Deshalb ist der Weg von der Scham zur Schuld ein Indiz für Gesundung, solange die Schuld nicht übergroß wird und man zu exzessiver Gewissenhaftigkeit, Pünktlichkeit, Ordentlichkeit und Sauberkeit neigt, die in eine neurotische Richtung deutet und Impulse des Lebens unter Verschluss halten soll.

Investition in andere

Ein weiteres Zeichen für ein intaktes Über-Ich ist die Fähigkeit, ein Interesse für Bereiche zu zeigen, die das eigene Ich übersteigen. Kunst, Religion, Politik und Gesellschaft, Philosophie oder Sport sind solche Gebiete, bei dem nicht das eigene Ich, seine Emotionen und körperlichen Befindlichkeiten im Zentrum stehen und man nicht 24/7 im eigenen Saft kocht.

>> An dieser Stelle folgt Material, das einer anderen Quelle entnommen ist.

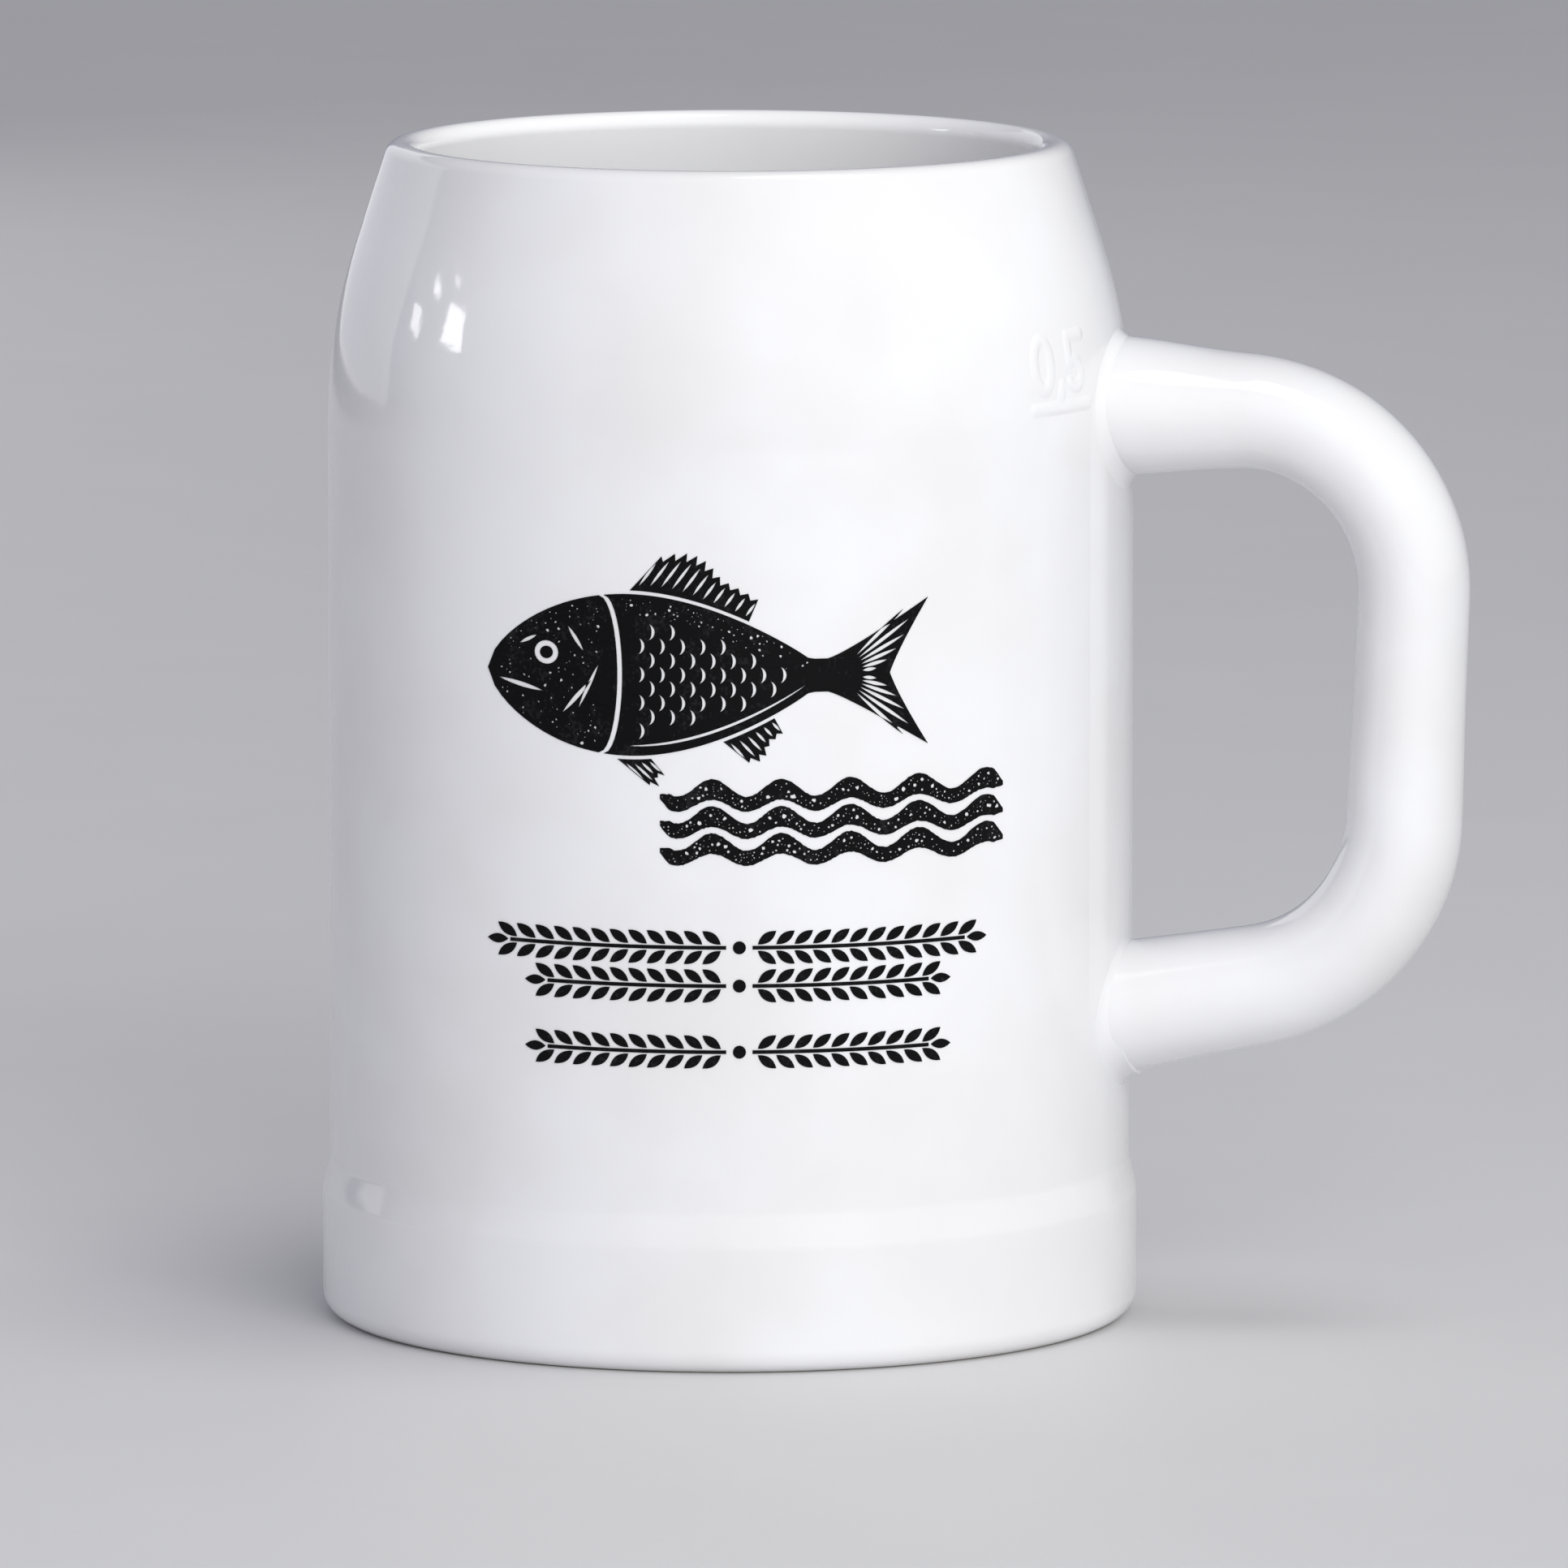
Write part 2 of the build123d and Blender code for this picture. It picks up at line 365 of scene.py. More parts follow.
@dataclass(frozen=True)
class WhiteGlaze:
    """Glossy cool-white glaze: thin places, painted light in the cavity, soft ripple, pits, and a bare foot
    ring.
    """

    lip_z: float
    full: Colour = (0.86, 0.862, 0.885)
    thin: Colour = (0.80, 0.795, 0.80)
    # painted light: a lighter glaze colour for the cavity, standing in for light inside the vessel
    painted_cavity_light: Colour = (0.94, 0.94, 0.945)
    bare: Colour = (0.66, 0.62, 0.55)
    pit: Colour = (0.32, 0.27, 0.22)
    lip_middle: float = 37.5 * MM
    lip_slope: float = 0.32
    lip_fade: float = 1.4 * MM
    lip_wear: float = 0.4
    wall_middle: float = 43.3 * MM
    floor_middle: float = 5.0 * MM
    bare_below: float = 0.25 * MM
    bare_waver: float = 0.3 * MM
    bare_roughness: float = 0.8
    gloss: Point = (0.05, 0.11)
    index: float = 1.52
    cloud_scale: float = 38.0
    ripple_scale: float = 75.0
    peel_scale: float = 620.0
    grain_scale: float = 2600.0
    pit_scale: float = 95.0
    pit_rarity: Point = (0.90, 0.905)
    pit_size: Point = (0.022, 0.034)
    pit_shade: float = 0.8
    ripple_depth: float = 0.16 * MM
    peel_depth: float = 0.010 * MM
    pit_depth: float = 0.06 * MM
    bare_depth: float = 0.05 * MM

    def inside(self, board: NodeBoard, split: bpy.types.Node) -> bpy.types.NodeSocket:
        """A mask of the vessel's cavity, where light is painted into the glaze as a lighter colour.

        Args:
            board: The material's board.
            split: The node that gives the place as X, Y and Z.

        Returns:
            1 in the cavity and 0 outside it.
        """
        across, deep, height = (split.outputs[axis] for axis in "XYZ")
        across_squared = board.math("MULTIPLY", across, across)
        deep_squared = board.math("MULTIPLY", deep, deep)
        squares = board.math("ADD", across_squared, deep_squared)
        radius = board.math("SQRT", squares, 0.0)
        fall = board.math("MULTIPLY", board.math("SUBTRACT", self.lip_z, height), self.lip_slope)
        limit = board.math("MINIMUM", board.math("ADD", fall, self.lip_middle), self.wall_middle)
        within = board.math("LESS_THAN", radius, limit)
        return board.math("MULTIPLY", within, board.math("GREATER_THAN", height, self.floor_middle))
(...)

Was ist ein normales Über-Ich und wozu dient es?

transzendenter Beobachter

Das Gewissen kann ein gütiger Freund sein © H. Koppdelaney under cc

Ein normales Gewissen ist ein an die individuellen Bedürfnisse angepasster, stabiler Wertekodex. Man ist zu realistischer Selbstkritik fähig, ohne daran zu zerbrechen. Man ist moralisch integer und passt sich nicht einfach der Umgebung an, ist aber beweglich genug andere Wertekontexte zu erkennen und zu respektieren, ohne die eigenen zu verraten. Man fühlt sich den Standards, Werten und Idealen der eigenen Kultur verpflichtet und versucht Wechselseitigkeit, vertrauensvolle und tiefe Beziehungen zu ermöglichen.